> _Task to complete_
Wherever the string "context" appears, copy the whole line.

> _Collected data_
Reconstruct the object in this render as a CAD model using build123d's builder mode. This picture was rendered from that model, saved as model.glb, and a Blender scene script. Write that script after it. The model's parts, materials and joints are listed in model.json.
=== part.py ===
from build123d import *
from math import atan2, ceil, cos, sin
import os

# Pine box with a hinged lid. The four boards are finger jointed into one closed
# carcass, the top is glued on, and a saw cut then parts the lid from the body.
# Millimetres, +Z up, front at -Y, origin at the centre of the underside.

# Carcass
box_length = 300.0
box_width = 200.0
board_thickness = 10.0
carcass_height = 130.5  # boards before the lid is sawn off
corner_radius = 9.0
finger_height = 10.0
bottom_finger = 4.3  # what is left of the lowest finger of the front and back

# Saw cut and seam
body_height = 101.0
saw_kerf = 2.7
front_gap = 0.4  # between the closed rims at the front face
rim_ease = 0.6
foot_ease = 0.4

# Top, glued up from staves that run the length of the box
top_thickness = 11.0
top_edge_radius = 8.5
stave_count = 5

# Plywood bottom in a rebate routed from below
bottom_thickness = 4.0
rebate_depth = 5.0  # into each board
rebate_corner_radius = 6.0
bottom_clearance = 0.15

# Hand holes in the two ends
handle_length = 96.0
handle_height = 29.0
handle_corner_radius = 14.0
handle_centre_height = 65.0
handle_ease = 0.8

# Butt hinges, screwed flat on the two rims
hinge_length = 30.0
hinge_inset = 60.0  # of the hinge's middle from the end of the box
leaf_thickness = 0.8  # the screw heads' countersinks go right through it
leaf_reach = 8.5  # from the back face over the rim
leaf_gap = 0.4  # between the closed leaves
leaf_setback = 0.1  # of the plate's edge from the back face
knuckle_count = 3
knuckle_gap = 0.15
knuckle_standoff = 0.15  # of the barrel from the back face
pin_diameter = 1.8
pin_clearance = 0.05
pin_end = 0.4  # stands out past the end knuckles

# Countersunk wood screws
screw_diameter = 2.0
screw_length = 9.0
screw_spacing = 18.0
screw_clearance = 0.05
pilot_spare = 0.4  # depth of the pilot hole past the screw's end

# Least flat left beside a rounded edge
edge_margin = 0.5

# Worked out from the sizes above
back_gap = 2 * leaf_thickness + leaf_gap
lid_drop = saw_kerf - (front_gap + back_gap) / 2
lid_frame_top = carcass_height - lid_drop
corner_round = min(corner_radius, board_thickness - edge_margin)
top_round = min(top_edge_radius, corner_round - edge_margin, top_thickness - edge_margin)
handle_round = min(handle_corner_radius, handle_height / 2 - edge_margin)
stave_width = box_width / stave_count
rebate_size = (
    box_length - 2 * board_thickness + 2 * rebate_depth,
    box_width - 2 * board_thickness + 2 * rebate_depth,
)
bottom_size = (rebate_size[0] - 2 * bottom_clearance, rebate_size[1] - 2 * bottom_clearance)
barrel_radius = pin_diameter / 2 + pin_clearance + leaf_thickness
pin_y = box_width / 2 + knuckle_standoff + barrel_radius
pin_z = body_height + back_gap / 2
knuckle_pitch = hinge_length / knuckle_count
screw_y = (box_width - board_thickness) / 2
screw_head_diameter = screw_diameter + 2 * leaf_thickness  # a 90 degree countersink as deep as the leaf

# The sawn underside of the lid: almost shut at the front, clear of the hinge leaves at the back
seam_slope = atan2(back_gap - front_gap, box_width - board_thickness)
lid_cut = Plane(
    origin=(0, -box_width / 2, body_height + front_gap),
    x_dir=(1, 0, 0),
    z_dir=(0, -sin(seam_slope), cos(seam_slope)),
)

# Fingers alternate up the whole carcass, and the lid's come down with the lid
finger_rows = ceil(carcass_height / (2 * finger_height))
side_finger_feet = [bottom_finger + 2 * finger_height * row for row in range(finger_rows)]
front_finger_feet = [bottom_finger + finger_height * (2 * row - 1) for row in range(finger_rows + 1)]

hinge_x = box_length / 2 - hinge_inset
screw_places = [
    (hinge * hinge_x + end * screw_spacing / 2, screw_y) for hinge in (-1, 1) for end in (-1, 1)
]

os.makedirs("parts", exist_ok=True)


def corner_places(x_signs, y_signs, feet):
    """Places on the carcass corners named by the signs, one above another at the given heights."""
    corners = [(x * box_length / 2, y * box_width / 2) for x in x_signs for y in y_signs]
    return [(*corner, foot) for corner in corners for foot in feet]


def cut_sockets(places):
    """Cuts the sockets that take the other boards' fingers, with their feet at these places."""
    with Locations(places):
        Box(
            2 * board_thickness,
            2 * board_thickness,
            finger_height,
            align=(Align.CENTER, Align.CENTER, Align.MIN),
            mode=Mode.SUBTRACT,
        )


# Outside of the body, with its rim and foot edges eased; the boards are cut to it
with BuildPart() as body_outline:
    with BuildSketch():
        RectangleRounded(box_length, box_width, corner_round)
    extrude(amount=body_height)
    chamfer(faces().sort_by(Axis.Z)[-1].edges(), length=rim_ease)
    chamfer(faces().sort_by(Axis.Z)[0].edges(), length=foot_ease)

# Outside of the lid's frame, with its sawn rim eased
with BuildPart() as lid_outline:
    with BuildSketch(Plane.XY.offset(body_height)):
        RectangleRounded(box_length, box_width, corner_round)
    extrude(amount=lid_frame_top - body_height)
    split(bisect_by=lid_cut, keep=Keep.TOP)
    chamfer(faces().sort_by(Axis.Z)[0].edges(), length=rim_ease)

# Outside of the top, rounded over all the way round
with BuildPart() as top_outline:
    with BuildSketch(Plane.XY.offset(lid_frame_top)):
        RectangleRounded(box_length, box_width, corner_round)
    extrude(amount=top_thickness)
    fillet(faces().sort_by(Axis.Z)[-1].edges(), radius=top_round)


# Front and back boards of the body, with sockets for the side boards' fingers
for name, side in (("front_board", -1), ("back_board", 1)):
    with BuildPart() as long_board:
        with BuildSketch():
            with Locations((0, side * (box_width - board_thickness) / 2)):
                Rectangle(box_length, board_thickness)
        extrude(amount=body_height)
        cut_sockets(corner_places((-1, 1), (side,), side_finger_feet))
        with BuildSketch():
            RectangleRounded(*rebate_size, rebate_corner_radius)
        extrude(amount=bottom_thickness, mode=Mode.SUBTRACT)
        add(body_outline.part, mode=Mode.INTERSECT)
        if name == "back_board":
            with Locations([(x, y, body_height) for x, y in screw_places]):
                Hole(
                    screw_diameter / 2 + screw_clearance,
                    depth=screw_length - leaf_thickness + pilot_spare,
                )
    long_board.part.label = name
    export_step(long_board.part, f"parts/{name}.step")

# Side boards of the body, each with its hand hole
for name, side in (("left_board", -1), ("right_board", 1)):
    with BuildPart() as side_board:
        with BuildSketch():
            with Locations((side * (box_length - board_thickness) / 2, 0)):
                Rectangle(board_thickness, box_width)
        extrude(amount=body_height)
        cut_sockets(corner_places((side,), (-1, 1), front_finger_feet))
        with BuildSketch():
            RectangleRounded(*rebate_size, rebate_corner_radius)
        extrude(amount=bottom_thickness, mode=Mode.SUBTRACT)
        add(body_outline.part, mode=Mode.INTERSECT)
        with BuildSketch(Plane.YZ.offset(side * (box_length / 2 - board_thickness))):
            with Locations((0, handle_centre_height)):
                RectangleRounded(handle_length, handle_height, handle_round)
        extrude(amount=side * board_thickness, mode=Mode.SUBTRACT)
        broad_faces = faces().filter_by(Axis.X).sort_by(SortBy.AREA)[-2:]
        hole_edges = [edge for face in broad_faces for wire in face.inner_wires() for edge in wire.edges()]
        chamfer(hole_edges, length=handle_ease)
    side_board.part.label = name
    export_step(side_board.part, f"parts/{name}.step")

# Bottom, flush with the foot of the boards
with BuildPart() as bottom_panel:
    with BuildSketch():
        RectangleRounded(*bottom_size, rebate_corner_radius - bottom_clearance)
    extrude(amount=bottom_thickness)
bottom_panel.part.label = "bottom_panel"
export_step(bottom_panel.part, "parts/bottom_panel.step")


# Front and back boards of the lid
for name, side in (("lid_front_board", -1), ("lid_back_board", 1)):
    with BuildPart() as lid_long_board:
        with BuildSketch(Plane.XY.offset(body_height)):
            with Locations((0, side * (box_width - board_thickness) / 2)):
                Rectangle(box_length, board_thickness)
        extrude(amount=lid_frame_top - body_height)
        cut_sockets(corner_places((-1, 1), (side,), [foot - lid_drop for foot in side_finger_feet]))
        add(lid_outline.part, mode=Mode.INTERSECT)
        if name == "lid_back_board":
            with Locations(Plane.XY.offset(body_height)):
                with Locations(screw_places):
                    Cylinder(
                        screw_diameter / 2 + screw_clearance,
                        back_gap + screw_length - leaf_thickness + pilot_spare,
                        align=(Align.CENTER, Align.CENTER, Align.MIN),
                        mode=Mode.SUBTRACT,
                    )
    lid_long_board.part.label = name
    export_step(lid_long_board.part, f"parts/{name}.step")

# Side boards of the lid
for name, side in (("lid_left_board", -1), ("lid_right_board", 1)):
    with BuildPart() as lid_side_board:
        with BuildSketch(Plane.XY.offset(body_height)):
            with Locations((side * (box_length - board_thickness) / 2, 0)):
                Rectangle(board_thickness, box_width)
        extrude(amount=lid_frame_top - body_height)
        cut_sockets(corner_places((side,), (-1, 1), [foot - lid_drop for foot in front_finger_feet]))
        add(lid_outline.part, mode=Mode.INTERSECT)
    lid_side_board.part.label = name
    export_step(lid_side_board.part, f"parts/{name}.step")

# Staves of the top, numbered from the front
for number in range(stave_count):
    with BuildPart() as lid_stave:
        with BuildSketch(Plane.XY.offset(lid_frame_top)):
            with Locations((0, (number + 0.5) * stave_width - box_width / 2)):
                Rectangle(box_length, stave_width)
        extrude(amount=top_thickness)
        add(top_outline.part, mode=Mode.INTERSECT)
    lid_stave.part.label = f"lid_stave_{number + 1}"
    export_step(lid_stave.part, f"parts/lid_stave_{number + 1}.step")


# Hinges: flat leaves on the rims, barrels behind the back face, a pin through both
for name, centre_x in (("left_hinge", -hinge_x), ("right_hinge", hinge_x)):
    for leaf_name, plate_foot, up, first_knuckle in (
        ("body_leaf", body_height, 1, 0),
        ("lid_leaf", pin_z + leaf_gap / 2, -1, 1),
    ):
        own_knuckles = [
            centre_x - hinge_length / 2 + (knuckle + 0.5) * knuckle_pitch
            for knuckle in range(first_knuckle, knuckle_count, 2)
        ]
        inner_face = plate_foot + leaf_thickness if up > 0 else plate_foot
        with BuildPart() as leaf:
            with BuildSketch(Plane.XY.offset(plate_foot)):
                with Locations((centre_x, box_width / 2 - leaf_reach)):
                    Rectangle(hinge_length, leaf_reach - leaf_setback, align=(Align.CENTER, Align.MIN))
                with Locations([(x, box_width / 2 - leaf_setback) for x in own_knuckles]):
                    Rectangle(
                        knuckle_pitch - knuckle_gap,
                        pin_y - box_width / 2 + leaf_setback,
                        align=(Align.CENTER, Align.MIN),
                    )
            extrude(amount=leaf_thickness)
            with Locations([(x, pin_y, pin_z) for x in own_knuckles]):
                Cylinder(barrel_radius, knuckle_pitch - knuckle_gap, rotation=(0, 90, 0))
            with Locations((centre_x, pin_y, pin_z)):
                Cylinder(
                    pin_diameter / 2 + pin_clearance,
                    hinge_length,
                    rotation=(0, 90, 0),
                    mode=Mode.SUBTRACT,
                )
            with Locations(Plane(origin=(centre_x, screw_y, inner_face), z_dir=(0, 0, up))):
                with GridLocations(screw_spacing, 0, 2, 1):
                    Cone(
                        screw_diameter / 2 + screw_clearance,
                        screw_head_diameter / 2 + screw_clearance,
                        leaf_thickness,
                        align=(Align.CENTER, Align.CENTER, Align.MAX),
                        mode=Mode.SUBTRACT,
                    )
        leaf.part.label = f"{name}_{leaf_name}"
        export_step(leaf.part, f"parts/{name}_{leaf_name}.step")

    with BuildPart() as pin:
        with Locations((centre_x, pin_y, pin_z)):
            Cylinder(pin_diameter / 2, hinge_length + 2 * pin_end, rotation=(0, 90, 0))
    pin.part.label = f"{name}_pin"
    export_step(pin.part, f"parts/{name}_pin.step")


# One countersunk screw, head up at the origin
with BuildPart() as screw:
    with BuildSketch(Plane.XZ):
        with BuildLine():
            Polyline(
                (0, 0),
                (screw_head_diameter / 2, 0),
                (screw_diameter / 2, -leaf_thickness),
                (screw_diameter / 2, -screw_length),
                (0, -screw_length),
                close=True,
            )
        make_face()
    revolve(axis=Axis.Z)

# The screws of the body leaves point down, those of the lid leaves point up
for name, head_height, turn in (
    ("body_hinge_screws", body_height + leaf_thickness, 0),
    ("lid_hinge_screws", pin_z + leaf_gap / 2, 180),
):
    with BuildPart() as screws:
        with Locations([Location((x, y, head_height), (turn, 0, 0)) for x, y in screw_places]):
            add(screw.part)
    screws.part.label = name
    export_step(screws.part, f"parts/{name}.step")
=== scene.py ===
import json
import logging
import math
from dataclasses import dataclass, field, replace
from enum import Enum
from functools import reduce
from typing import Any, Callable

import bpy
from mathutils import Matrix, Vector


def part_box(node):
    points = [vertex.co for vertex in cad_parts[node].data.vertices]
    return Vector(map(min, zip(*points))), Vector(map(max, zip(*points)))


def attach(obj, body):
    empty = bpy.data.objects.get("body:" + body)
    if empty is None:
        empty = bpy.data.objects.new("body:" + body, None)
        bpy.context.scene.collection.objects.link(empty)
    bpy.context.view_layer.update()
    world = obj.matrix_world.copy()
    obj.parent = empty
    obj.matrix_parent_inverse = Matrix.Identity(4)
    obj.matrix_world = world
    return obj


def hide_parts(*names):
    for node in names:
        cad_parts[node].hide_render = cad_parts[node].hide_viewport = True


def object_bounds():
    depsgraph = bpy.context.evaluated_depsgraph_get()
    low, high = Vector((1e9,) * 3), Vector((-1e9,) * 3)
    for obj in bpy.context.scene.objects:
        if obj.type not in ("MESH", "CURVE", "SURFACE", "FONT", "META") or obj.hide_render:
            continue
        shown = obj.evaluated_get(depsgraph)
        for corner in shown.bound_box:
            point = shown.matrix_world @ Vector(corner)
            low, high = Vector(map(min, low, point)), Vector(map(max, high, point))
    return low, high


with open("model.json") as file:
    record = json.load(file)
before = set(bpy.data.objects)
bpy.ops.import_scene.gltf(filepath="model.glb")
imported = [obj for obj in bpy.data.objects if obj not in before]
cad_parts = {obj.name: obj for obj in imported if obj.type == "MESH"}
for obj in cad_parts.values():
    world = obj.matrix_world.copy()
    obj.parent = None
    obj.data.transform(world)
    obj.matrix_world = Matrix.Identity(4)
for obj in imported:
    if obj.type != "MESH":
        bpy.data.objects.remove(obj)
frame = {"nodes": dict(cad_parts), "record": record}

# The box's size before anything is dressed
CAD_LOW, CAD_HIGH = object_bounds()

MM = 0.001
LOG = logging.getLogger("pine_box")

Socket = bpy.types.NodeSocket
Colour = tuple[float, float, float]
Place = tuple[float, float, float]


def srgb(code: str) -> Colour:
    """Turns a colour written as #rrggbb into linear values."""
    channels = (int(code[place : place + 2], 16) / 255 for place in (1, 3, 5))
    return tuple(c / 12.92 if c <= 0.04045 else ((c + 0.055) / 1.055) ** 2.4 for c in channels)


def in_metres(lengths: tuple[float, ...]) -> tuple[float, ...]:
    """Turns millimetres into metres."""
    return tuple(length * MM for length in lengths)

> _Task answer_
        bpy.context.scene.collection.objects.link(empty)
    bpy.context.view_layer.update()
    depsgraph = bpy.context.evaluated_depsgraph_get()
    for obj in bpy.context.scene.objects:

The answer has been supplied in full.